== Supplied material ==

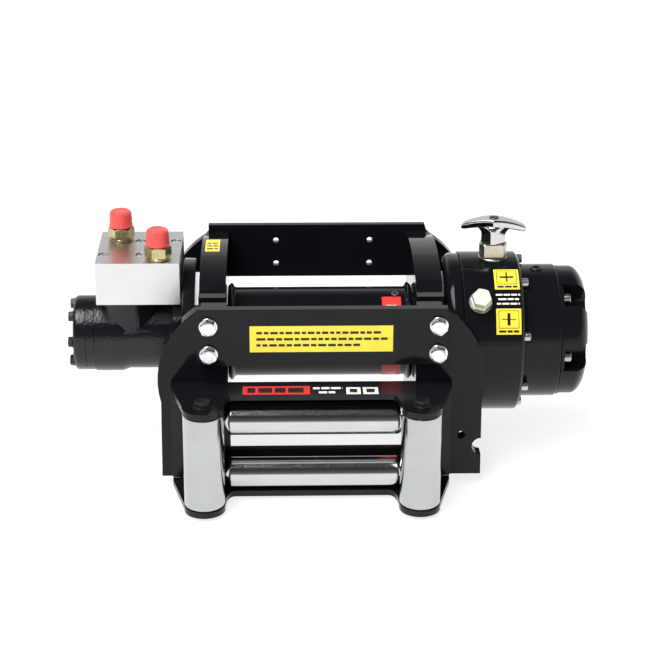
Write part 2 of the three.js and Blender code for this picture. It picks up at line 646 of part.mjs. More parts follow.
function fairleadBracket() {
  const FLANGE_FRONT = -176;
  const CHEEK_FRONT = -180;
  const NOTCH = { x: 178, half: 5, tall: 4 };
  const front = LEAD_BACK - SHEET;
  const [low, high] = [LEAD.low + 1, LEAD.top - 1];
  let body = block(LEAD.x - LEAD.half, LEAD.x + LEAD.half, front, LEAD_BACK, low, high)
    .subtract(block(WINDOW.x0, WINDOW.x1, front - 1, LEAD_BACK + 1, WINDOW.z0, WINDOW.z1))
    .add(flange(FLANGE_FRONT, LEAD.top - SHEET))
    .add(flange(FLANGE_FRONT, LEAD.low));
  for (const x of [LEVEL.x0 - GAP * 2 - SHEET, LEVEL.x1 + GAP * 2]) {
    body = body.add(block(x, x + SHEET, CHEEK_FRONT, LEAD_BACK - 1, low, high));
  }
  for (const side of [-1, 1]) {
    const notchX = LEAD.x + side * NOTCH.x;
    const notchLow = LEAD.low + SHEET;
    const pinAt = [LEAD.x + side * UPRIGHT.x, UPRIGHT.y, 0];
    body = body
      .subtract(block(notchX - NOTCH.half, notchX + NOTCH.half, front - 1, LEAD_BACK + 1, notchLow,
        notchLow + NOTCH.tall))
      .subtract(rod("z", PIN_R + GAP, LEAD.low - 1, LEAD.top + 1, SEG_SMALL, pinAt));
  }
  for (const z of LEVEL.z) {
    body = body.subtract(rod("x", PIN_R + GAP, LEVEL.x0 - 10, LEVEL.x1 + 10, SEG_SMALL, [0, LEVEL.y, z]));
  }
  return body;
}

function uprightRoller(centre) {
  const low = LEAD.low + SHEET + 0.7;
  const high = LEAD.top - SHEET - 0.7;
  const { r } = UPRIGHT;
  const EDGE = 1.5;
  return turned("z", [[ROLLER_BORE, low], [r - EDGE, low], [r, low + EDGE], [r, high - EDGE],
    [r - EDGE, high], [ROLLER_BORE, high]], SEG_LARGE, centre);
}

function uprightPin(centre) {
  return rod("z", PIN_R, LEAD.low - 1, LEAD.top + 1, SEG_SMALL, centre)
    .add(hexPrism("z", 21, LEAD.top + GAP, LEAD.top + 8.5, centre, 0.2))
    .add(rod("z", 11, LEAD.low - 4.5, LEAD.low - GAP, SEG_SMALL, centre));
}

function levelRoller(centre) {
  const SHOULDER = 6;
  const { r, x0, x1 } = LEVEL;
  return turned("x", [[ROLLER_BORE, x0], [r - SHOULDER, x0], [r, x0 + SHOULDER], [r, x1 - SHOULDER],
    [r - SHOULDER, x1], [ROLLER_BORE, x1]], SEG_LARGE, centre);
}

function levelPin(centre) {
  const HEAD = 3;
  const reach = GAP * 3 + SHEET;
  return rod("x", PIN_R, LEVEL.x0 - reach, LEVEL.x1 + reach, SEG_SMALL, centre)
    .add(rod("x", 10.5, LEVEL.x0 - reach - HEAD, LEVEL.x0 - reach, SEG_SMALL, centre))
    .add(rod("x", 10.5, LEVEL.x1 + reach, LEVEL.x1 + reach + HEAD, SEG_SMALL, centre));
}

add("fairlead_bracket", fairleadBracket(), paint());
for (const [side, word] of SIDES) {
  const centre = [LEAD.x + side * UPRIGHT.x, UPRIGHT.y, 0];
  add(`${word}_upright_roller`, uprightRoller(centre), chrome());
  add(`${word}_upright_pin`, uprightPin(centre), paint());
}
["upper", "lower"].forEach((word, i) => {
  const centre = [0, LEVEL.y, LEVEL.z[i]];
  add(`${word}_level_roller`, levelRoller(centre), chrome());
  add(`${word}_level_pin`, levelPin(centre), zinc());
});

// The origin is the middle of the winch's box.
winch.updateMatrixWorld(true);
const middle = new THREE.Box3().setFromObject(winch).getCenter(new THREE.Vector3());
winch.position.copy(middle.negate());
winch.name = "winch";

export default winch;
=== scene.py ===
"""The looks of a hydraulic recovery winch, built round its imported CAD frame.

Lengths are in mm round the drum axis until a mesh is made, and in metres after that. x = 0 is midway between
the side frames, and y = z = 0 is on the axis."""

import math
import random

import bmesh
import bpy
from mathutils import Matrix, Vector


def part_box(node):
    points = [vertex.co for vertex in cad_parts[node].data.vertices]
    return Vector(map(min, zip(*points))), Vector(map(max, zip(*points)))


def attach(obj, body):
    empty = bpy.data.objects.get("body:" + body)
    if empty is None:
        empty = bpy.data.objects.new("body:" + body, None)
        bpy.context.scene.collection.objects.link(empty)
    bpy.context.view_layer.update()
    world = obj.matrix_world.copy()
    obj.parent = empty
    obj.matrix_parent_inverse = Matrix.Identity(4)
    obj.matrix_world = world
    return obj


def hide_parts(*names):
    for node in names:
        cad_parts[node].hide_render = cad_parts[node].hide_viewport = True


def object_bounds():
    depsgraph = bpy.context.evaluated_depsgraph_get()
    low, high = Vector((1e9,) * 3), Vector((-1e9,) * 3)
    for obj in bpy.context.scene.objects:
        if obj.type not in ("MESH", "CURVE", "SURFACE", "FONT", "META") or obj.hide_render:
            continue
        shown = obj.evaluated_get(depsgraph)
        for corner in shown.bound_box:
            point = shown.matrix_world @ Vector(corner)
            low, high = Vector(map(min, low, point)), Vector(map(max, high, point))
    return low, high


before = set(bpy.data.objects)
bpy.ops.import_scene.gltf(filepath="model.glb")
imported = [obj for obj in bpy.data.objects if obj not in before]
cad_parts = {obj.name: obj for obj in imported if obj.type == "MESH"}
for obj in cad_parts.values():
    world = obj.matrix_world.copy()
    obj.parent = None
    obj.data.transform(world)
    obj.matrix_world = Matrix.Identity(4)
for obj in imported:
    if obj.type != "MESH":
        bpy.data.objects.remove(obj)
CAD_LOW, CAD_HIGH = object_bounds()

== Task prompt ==
Each line from the line with "the winch's box." to the line with "in imported if" is to be echoed exactly; both boundary lines are included, and nothing else is to be output.

== Full answer ==
// The origin is the middle of the winch's box.
winch.updateMatrixWorld(true);
const middle = new THREE.Box3().setFromObject(winch).getCenter(new THREE.Vector3());
winch.position.copy(middle.negate());
winch.name = "winch";

export default winch;
=== scene.py ===
"""The looks of a hydraulic recovery winch, built round its imported CAD frame.

Lengths are in mm round the drum axis until a mesh is made, and in metres after that. x = 0 is midway between
the side frames, and y = z = 0 is on the axis."""

import math
import random

import bmesh
import bpy
from mathutils import Matrix, Vector


def part_box(node):
    points = [vertex.co for vertex in cad_parts[node].data.vertices]
    return Vector(map(min, zip(*points))), Vector(map(max, zip(*points)))


def attach(obj, body):
    empty = bpy.data.objects.get("body:" + body)
    if empty is None:
        empty = bpy.data.objects.new("body:" + body, None)
        bpy.context.scene.collection.objects.link(empty)
    bpy.context.view_layer.update()
    world = obj.matrix_world.copy()
    obj.parent = empty
    obj.matrix_parent_inverse = Matrix.Identity(4)
    obj.matrix_world = world
    return obj


def hide_parts(*names):
    for node in names:
        cad_parts[node].hide_render = cad_parts[node].hide_viewport = True


def object_bounds():
    depsgraph = bpy.context.evaluated_depsgraph_get()
    low, high = Vector((1e9,) * 3), Vector((-1e9,) * 3)
    for obj in bpy.context.scene.objects:
        if obj.type not in ("MESH", "CURVE", "SURFACE", "FONT", "META") or obj.hide_render:
            continue
        shown = obj.evaluated_get(depsgraph)
        for corner in shown.bound_box:
            point = shown.matrix_world @ Vector(corner)
            low, high = Vector(map(min, low, point)), Vector(map(max, high, point))
    return low, high


before = set(bpy.data.objects)
bpy.ops.import_scene.gltf(filepath="model.glb")
imported = [obj for obj in bpy.data.objects if obj not in before]
cad_parts = {obj.name: obj for obj in imported if obj.type == "MESH"}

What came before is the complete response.